--- EXERCISE REQUIREMENTS ---
Go through the data below. List every line that holds the word "hinge".

--- EXERCISE MATERIALS ---
══════

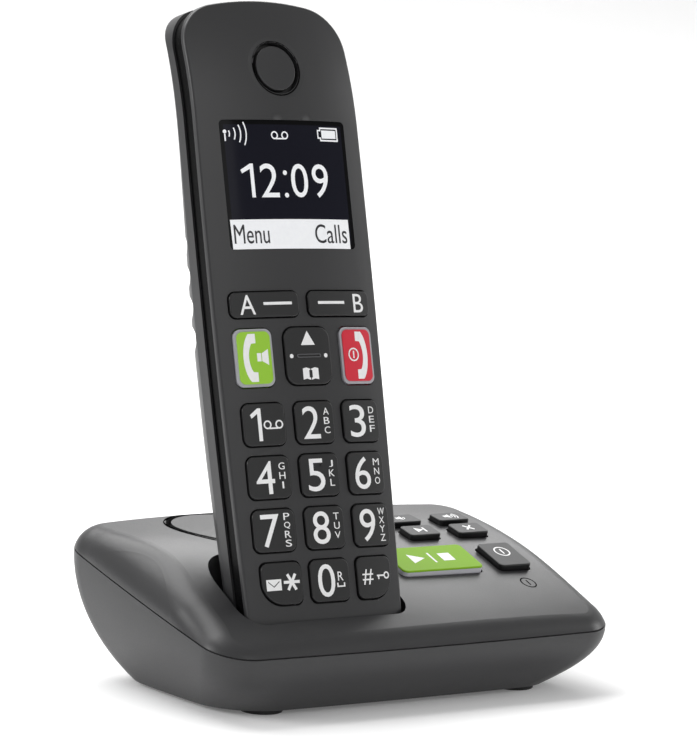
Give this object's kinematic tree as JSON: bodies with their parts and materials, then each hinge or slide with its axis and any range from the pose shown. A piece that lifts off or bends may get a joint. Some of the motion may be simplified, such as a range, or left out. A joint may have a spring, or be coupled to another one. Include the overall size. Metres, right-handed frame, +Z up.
{
  "type": "cordless telephone with base",
  "caption": "Cordless handset with large keys and display, standing in the cradle well of a desk base with answering-machine keys and a round loudspeaker disc.",
  "frame": {"origin": "on the desk, under the middle of the base", "axes": "+Z up, +X to the right across the handset, the front faces -Y"},
  "size_m": [0.1284, 0.0804, 0.1773],
  "materials": {
    "housing": "fine satin texture, anthracite",
    "band": "polished black",
    "key": "satin near-black with printed legends",
    "call_green": "satin green",
    "end_red": "satin red",
    "key_rim": "frosted translucent grey",
    "window": "clear display window",
    "screen": "backlit display",
    "board": "solder mask",
    "silicone": "moulded silicone",
    "speaker": "black moulding",
    "cell": "shrink sleeve",
    "spring_steel": "nickel plated",
    "contact": "gold flash",
    "screw": "blackened steel",
    "socket": "black moulding",
    "foot": "soft rubber"
  },
  "bodies": {
    "base": {"base_top_housing": "housing", "base_bottom_housing": "housing", "speaker_disc": "housing", "base_speaker": "speaker", "base_board": "board", "base_key_mat": "silicone", "line_socket": "socket", "power_socket": "socket", "rubber_feet": "foot", "base_screws": "screw"},
    "handset": {"handset_front_shell": "housing", "handset_rear_shell": "housing", "side_band": "band", "display_window": "window", "lcd_module": "screen", "handset_board": "board", "keypad_mat": "silicone", "earpiece_disc": "housing", "earpiece_receiver": "speaker", "handsfree_speaker": "speaker", "microphone": "speaker", "battery_cell_left": "cell", "battery_cell_right": "cell", "battery_springs": "spring_steel", "battery_contacts": "spring_steel", "charge_contacts": "contact", "handset_screws": "screw"},
    "battery_door": {"battery_door": "housing"},
    "charge_pin_left": {"charge_pin_left": "contact"},
    "charge_pin_right": {"charge_pin_right": "contact"},
    "nav_key": {"nav_key": "key"},
    "key_1": {"key_1": "key"},
    "key_2": {"key_2": "key"},
    "key_3": {"key_3": "key"},
    "key_4": {"key_4": "key"},
    "key_5": {"key_5": "key"},
    "key_6": {"key_6": "key"},
    "key_7": {"key_7": "key"},
    "key_8": {"key_8": "key"},
    "key_9": {"key_9": "key"},
    "key_star": {"key_star": "key"},
    "key_0": {"key_0": "key"},
    "key_hash": {"key_hash": "key"},
    "soft_key_a": {"soft_key_a": "key"},
    "soft_key_b": {"soft_key_b": "key"},
    "talk_key": {"talk_key": "call_green", "talk_key_rim": "key_rim"},
    "end_key": {"end_key": "end_red", "end_key_rim": "key_rim"},
    "volume_down_key": {"volume_down_key": "key"},
    "volume_up_key": {"volume_up_key": "key"},
    "previous_key": {"previous_key": "key"},
    "next_key": {"next_key": "key"},
    "delete_key": {"delete_key": "key"},
    "power_key": {"power_key": "key"},
    "play_stop_key": {"play_stop_key": "call_green", "play_stop_key_rim": "key_rim"}
  },
  "joints": [
    {"name": "handset_lift", "type": "slide", "parent": "base", "child": "handset", "axis": [0, 0.2531, 0.9674], "range_m": [0, 0.06]},
    {"name": "key_1_press", "type": "slide", "parent": "handset", "child": "key_1", "axis": [0, 0.9674, -0.2531], "range_m": [0, 0.0006], "stiffness_N_per_m": 1500},
    {"name": "key_2_press", "type": "slide", "parent": "handset", "child": "key_2", "axis": [0, 0.9674, -0.2531], "range_m": [0, 0.0006], "stiffness_N_per_m": 1500},
    {"name": "key_3_press", "type": "slide", "parent": "handset", "child": "key_3", "axis": [0, 0.9674, -0.2531], "range_m": [0, 0.0006], "stiffness_N_per_m": 1500},
    {"name": "key_4_press", "type": "slide", "parent": "handset", "child": "key_4", "axis": [0, 0.9674, -0.2531], "range_m": [0, 0.0006], "stiffness_N_per_m": 1500},
    {"name": "key_5_press", "type": "slide", "parent": "handset", "child": "key_5", "axis": [0, 0.9674, -0.2531], "range_m": [0, 0.0006], "stiffness_N_per_m": 1500},
    {"name": "key_6_press", "type": "slide", "parent": "handset", "child": "key_6", "axis": [0, 0.9674, -0.2531], "range_m": [0, 0.0006], "stiffness_N_per_m": 1500},
    {"name": "key_7_press", "type": "slide", "parent": "handset", "child": "key_7", "axis": [0, 0.9674, -0.2531], "range_m": [0, 0.0006], "stiffness_N_per_m": 1500},
    {"name": "key_8_press", "type": "slide", "parent": "handset", "child": "key_8", "axis": [0, 0.9674, -0.2531], "range_m": [0, 0.0006], "stiffness_N_per_m": 1500},
    {"name": "key_9_press", "type": "slide", "parent": "handset", "child": "key_9", "axis": [0, 0.9674, -0.2531], "range_m": [0, 0.0006], "stiffness_N_per_m": 1500},
    {"name": "key_star_press", "type": "slide", "parent": "handset", "child": "key_star", "axis": [0, 0.9674, -0.2531], "range_m": [0, 0.0006], "stiffness_N_per_m": 1500},
    {"name": "key_0_press", "type": "slide", "parent": "handset", "child": "key_0", "axis": [0, 0.9674, -0.2531], "range_m": [0, 0.0006], "stiffness_N_per_m": 1500},
    {"name": "key_hash_press", "type": "slide", "parent": "handset", "child": "key_hash", "axis": [0, 0.9674, -0.2531], "range_m": [0, 0.0006], "stiffness_N_per_m": 1500},
    {"name": "soft_key_a_press", "type": "slide", "parent": "handset", "child": "soft_key_a", "axis": [0, 0.9674, -0.2531], "range_m": [0, 0.0006], "stiffness_N_per_m": 1500},
    {"name": "soft_key_b_press", "type": "slide", "parent": "handset", "child": "soft_key_b", "axis": [0, 0.9674, -0.2531], "range_m": [0, 0.0006], "stiffness_N_per_m": 1500},
    {"name": "talk_key_press", "type": "slide", "parent": "handset", "child": "talk_key", "axis": [0, 0.9674, -0.2531], "range_m": [0, 0.0006], "stiffness_N_per_m": 1500},
    {"name": "end_key_press", "type": "slide", "parent": "handset", "child": "end_key", "axis": [0, 0.9674, -0.2531], "range_m": [0, 0.0006], "stiffness_N_per_m": 1500},
    {"name": "nav_key_rock", "type": "hinge", "parent": "handset", "child": "nav_key", "pos_m": [-0.025, -0.00974, 0.08758], "axis": [1, 0, 0], "range_deg": [-2.5, 2.5], "stiffness_Nm_per_rad": 0.25},
    {"name": "volume_down_key_press", "type": "slide", "parent": "base", "child": "volume_down_key", "axis": [0, 0.165, -0.9863], "range_m": [0, 0.0008], "stiffness_N_per_m": 1200},
    {"name": "volume_up_key_press", "type": "slide", "parent": "base", "child": "volume_up_key", "axis": [0, 0.165, -0.9863], "range_m": [0, 0.0008], "stiffness_N_per_m": 1200},
    {"name": "previous_key_press", "type": "slide", "parent": "base", "child": "previous_key", "axis": [0, 0.2419, -0.9703], "range_m": [0, 0.0008], "stiffness_N_per_m": 1200},
    {"name": "next_key_press", "type": "slide", "parent": "base", "child": "next_key", "axis": [0, 0.2419, -0.9703], "range_m": [0, 0.0008], "stiffness_N_per_m": 1200},
    {"name": "delete_key_press", "type": "slide", "parent": "base", "child": "delete_key", "axis": [0, 0.2419, -0.9703], "range_m": [0, 0.0008], "stiffness_N_per_m": 1200},
    {"name": "power_key_press", "type": "slide", "parent": "base", "child": "power_key", "axis": [0, 0.3338, -0.9426], "range_m": [0, 0.0008], "stiffness_N_per_m": 1200},
    {"name": "play_stop_key_press", "type": "slide", "parent": "base", "child": "play_stop_key", "axis": [0, 0.3338, -0.9426], "range_m": [0, 0.0008], "stiffness_N_per_m": 1200},
    {"name": "battery_door_off", "type": "slide", "parent": "handset", "child": "battery_door", "axis": [0, 0.9674, -0.2531], "range_m": [0, 0.02]},
    {"name": "charge_pin_left_press", "type": "slide", "parent": "base", "child": "charge_pin_left", "axis": [0, -0.2531, -0.9674], "range_m": [0, 0.0008], "stiffness_N_per_m": 600},
    {"name": "charge_pin_right_press", "type": "slide", "parent": "base", "child": "charge_pin_right", "axis": [0, -0.2531, -0.9674], "range_m": [0, 0.0008], "stiffness_N_per_m": 600}
  ]
}
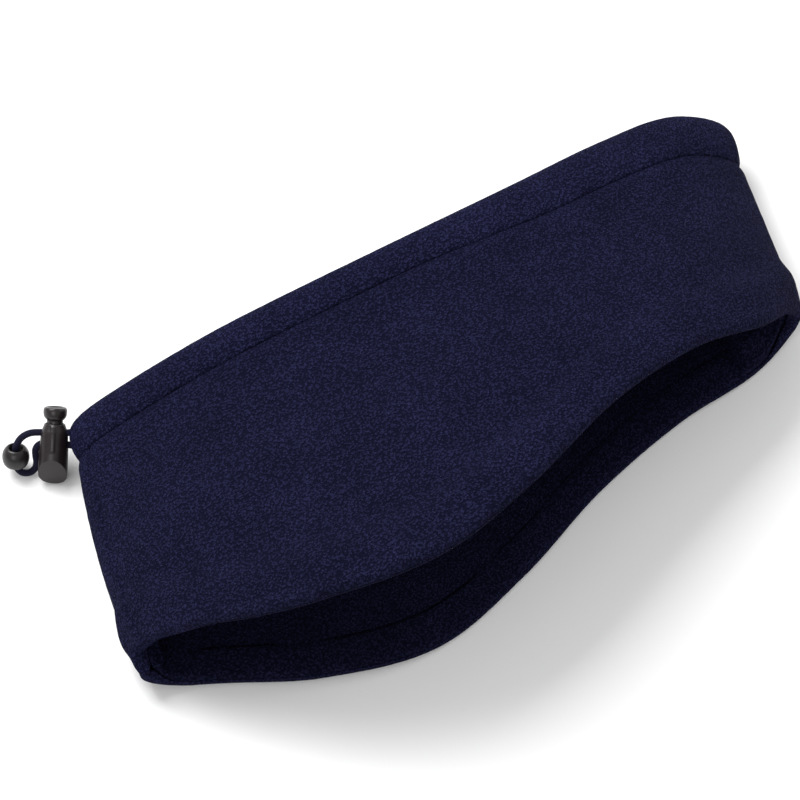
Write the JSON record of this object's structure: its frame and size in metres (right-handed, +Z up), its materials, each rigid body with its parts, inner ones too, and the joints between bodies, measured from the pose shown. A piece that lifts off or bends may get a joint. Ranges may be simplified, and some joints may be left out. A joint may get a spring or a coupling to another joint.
{
  "type": "fleece headband",
  "caption": "Contoured two-layer fleece ear-warmer headband, lying on its side, with a drawcord channel along the straight edge, a cord lock and a bead.",
  "frame": {"origin": "on the floor under the middle of the band's box, with the band lying on its side", "axes": "+X from the back fold to the front fold, +Y from the contoured edge to the straight edge with the drawcord, +Z up"},
  "size_m": [0.3076, 0.1521, 0.0767],
  "materials": {
    "fleece_outer": "matte",
    "fleece_lining": "matte",
    "fleece_channel": "matte",
    "cord": "matte",
    "lock_barrel": "satin",
    "lock_plunger": "satin",
    "bead": "satin"
  },
  "bodies": {
    "band": {"outer_shell": "fleece_outer", "lining": "fleece_lining", "drawcord_channel": "fleece_channel", "drawcord": "cord", "drawcord_loop": "cord", "cord_lock_barrel": "lock_barrel", "cord_end_bead": "bead"},
    "plunger": {"cord_lock_plunger": "lock_plunger"}
  },
  "joints": [
    {"name": "plunger_press", "type": "slide", "parent": "band", "child": "plunger", "axis": [0.4452, 0.6502, 0.6157], "range_m": [-0.0012, 0], "stiffness_N_per_m": 500}
  ]
}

══════

--- WRITTEN RESPONSE ---
Give this object's kinematic tree as JSON: bodies with their parts and materials, then each hinge or slide with its axis and any range from the pose shown. A piece that lifts off or bends may get a joint. Some of the motion may be simplified, such as a range, or left out. A joint may have a spring, or be coupled to another one. Include the overall size. Metres, right-handed frame, +Z up.
    {"name": "nav_key_rock", "type": "hinge", "parent": "handset", "child": "nav_key", "pos_m": [-0.025, -0.00974, 0.08758], "axis": [1, 0, 0], "range_deg": [-2.5, 2.5], "stiffness_Nm_per_rad": 0.25},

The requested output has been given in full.